In the procedural case, we simply write a piece of SQL
that sorts the data for a given week by store and period, then use a 3GL to
walk through it one row at a time, making sure we print only the first two
rows for each store. Consider, for example, this very simple PL/SQL solution
that produces output which is correct but perhaps not entirely aesthetically
satisfactory:
declare
cursor c1 is
select store, title, sales
from game_sale
where week_ending = '21-Jan-2001'
order by store, sales desc
;
m_last_row c1%rowtype;
m_out_ct number := 0;
begin
for r1 in c1 loop
if (m_last_row.store != r1.store) then
m_out_ct := 0;
dbms_output.new_line;
end if;
if m_out_ct != 2 then
dbms_output.put_line (
r1.store || ' - ' ||
r1.title || ' - ' || r1.sales
);
m_out_ct := m_out_ct + 1;
end if;
m_last_row := r1;
end loop;
end;
/
Glasgow - Crash Simulator - 1934
Glasgow
- Manic the Gerbil - 913
London
- Dome - 2167
London
- Portal Combat - 1824
PL/SQL procedure successfully completed.
The following nonprocedural solution is rather more
compact.

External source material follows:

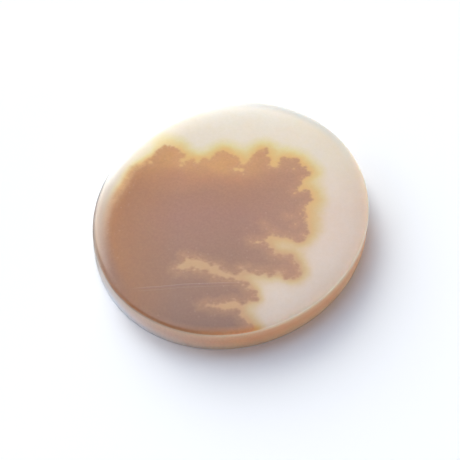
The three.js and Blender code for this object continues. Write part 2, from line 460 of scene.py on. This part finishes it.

On the plus side, if we are using SQL*Plus, it does allow us to
produce a much tidier output without resorting to more fiddly little bits of
code. On the minus side, the style of thinking required to produce this code
is not really "natural;" thus, it is not immediately obvious that the SQL is
appropriate to the requirement. More significantly, perhaps, this second
solution requires Oracle to perform a correlated subquery for each row we
examine to check how many items sold more than the current item in the
current store this week — this could be a very resource-intensive query.
select
store, title, sales
from
game_sale gs1
where
week_ending = '21-Jan-2001'
and
2 > (
select
count(*)
from
game_sale gs2
where
gs2.week_ending =
gs1.week_ending
and
gs2.store = gs1.store
and
gs2.sales > gs1.sales
)
order by
store, sales desc;
STORE
TITLE
SALES
---------- ---------------- ---------
Glasgow
Crash Simulator
1934
Manic the Gerbil
913
London
Dome
2167
Portal Combat
1824
In fact, both solutions also suffer from logical defects,
partly because the requirement was not specified with sufficient precision,
but also because the code in both cases is too simplistic.
Look at the
PL/SQL code and ask yourself what would happen if
Glasgow
happened to sell 913 copies of Dome — it wouldn't be reported although it
appears to qualify for second place. (In fact, two users running the same
query with a different set of
init.ora
parameters might get
different answers, depending solely on a minor variation in their
init.ora
parameters such as
sort_area_size).
Anyway, if there is a draw for second place, should both items be reported
or should neither item be reported? The requirement was for the two
best-selling games — we have no indication of how we should handle draws
which result in more than two candidate titles.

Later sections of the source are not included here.